The extraterritorial reach of E.O. 14404 has alarmed governments and businesses far beyond Canada. Legal analysts at Bird & Bird note that European financial institutions processing transactions traceable to designated Cuban entities risk losing their access to U.S. dollar correspondent accounts, effectively cutting them off from global dollar-clearing systems.
The Morrison Foerster law firm warns that all non-U.S. companies across sectors from energy to financial services will have to review their “Cuba-related exposure” or risk being targeted by the Trump administration.
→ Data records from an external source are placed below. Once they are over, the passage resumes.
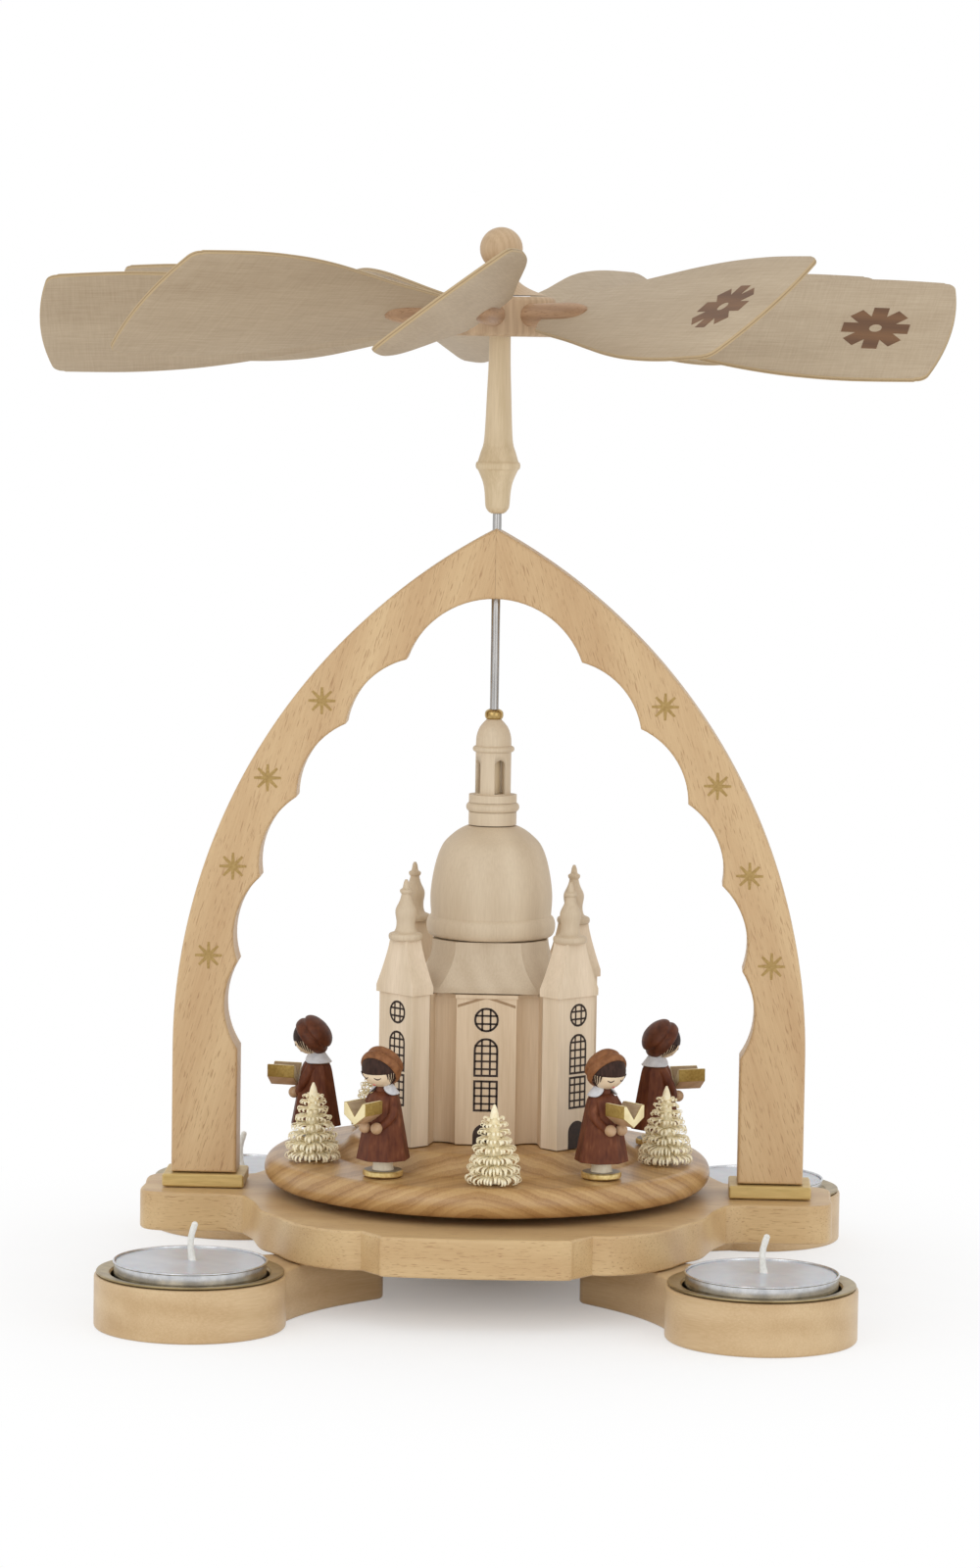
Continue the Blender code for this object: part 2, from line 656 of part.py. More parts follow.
def make_arch():
    bore = rod_shape(SPINDLE_BORE + GAP, ARCH_SPRING, ARCH_APEX + OVERRUN, SMALL_STEPS)
    cutter = helper("arch_bore_cutter", to_mesh("arch_bore_cutter", bore))
    for name, side in (("arch_left", -1), ("arch_right", 1)):
        bm = prism([(side * x, z) for x, z in arch_outline()], -ARCH_THICKNESS / 2, ARCH_THICKNESS / 2)
        ease_flat_edges(bm, ARCH_ROUNDING)
        upright = Matrix.Rotation(math.pi / 2, 4, "X")
        bmesh.ops.transform(bm, matrix=upright, verts=bm.verts)
        half = add_object(name, to_mesh(name, bm), beech())
        cut(half, cutter)


def make_spindle():
    profile = [
        (0, SPINDLE_BOTTOM), (SPINDLE_RADIUS, SPINDLE_BOTTOM + SPINDLE_POINT),
        (SPINDLE_RADIUS, SPINDLE_TOP - SPINDLE_RADIUS), (SPINDLE_RADIUS / 2, SPINDLE_TOP), (0, SPINDLE_TOP),
    ]
    add_object("spindle_rod", to_mesh("spindle_rod", spun(profile, TINY_STEPS)), steel())


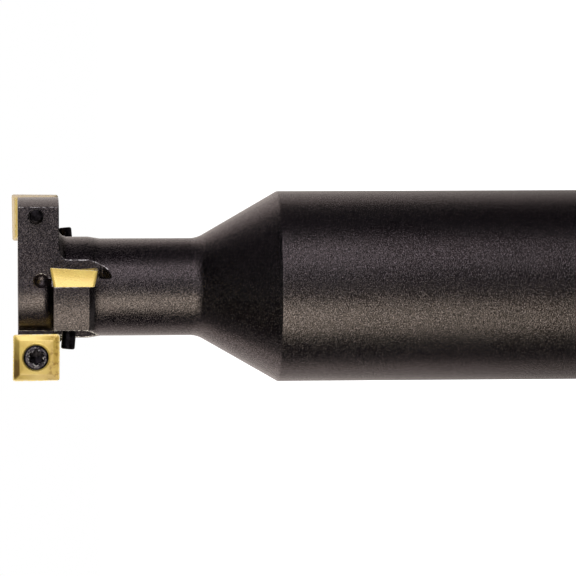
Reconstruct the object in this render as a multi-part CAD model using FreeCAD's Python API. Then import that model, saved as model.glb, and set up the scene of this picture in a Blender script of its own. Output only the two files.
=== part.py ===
import FreeCAD, Part
import math
import os

# Indexable T-slot cutter, in millimetres.
# The tool stands on the end of its shank: Z runs up its axis to the cutting head,
# and the origin is at the centre of the shank end.
# Depths into the head are measured down from its front cutting plane.
# Each tooth is built pointing along +X with its rake face towards +Y, then turned
# about the axis to its place.

Vector = FreeCAD.Vector
AXIS = Vector(0, 0, 1)

# Shank, cone and neck
shank_diameter = 40.0
shank_length = 70.0
shank_chamfer = 1.5
cone_length = 17.0
neck_diameter = 20.4
neck_length = 20.9
centre_hole_diameter = 4.0
centre_hole_depth = 7.0
centre_hole_mouth = 8.5
centre_mouth_angle = 60.0
drill_point_angle = 118.0

# Cutting head
cutting_diameter = 40.0
cutting_width = 17.6
face_relief = 1.2
rear_relief = 1.8
outer_relief = 1.1
core_step = 1.1
hub_step = 0.4
hub_runout = 2.4
core_fillet = 1.4
gullet_clearance = 0.7
front_arm_backing = 0.6
rear_arm_backing = 0.1
front_arm_fillet = 1.8
rear_arm_front_fillet = 2.3
rear_arm_back_bevel = 1.0
ledge_height = 1.8
pocket_clearance = 0.03
gullet_mill_radius = 6.0
front_gullet_length = 14.6
rear_gullet_length = 17.2
relief_ball_radius = 1.6
relief_depth = 1.0
relief_rise = 1.3
relief_setback = 1.7
face_hole_diameter = 2.5
face_hole_depth = 4.5
face_hole_mouth = 5.3

# Square cutting inserts, which sit on the plane of the axis
insert_side = 9.9
insert_thickness = 4.0
insert_clearance_angle = 11.0
insert_corner_bevel = 0.4
insert_edge_drop = 0.65
groove_width = 1.5
groove_depth = 0.9
insert_hole_diameter = 4.4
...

Sherritt’s departure strips Cuba of its largest foreign mining partner and could reduce the island’s independent power generation capacity by an estimated 10 to 15%. Paolo Spadoni, a Cuba scholar at Augusta University, told the Canadian Broadcasting Corporation, “With Sherritt suspending operations, the U.S. has now effectively targeted all of Cuba’s main sources of hard currency.”
The CNC’s statement demands that Ottawa publicly denounce the executive order, invoke FEMA, provide legal and financial protections to affected Canadian firms, and coordinate with Mexico, the European Union, and CARICOM nations in resisting Trump’s extraterritorial reach.
“Silence and inaction are not neutrality,” the network concluded. “They amount to acquiescence.”